For builders navigating the landscape of green building certification programs, thin-film solar represents another tool in the renewable energy toolkit, particularly for projects where conventional rack-mounted arrays would conflict with design approvals or structural limitations.
Cost Considerations and ROI
The installed cost of thin-film panels can be lower than conventional systems because of reduced labor and mounting hardware. The materials themselves are comparable or slightly higher per watt, but the total installed cost per watt can be competitive when factoring in the labor savings from peel-and-stick installation and the elimination of racking components.
Long-term durability is another factor. Standing-seam metal roofs have a service life of 40 to 60 years. Thin-film CIGS panels are typically warranted for 25 years, meaning the panels will likely need replacement once during the roof’s lifespan. The adhesive attachment simplifies replacement: old panels peel off and new ones adhere in the same positions.

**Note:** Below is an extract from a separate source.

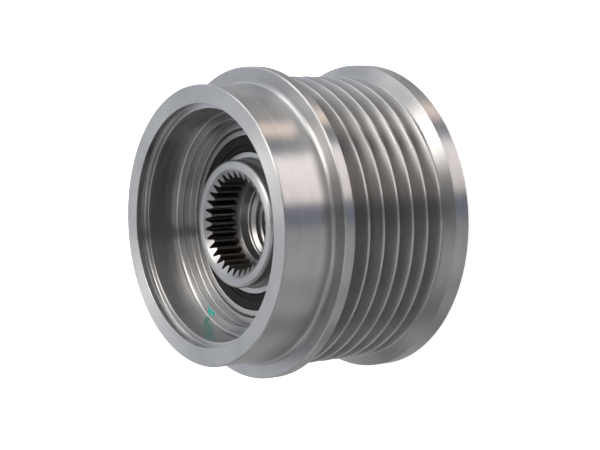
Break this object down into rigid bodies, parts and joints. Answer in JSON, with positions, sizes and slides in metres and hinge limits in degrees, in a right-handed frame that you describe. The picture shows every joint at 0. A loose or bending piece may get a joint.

The value proposition is strongest for homeowners who already have or are planning a standing-seam metal roof. The incremental cost of adding thin-film solar during the roof installation is significantly lower than retrofitting a conventional system onto an existing roof, since the panel positioning and wiring can be planned from the start.
As CIGS manufacturing scales and efficiency improves, the technology is expected to become increasingly cost-competitive with conventional solar. For now, it occupies a valuable niche for projects where aesthetics, roof integrity, and simplified installation outweigh the need for maximum power density.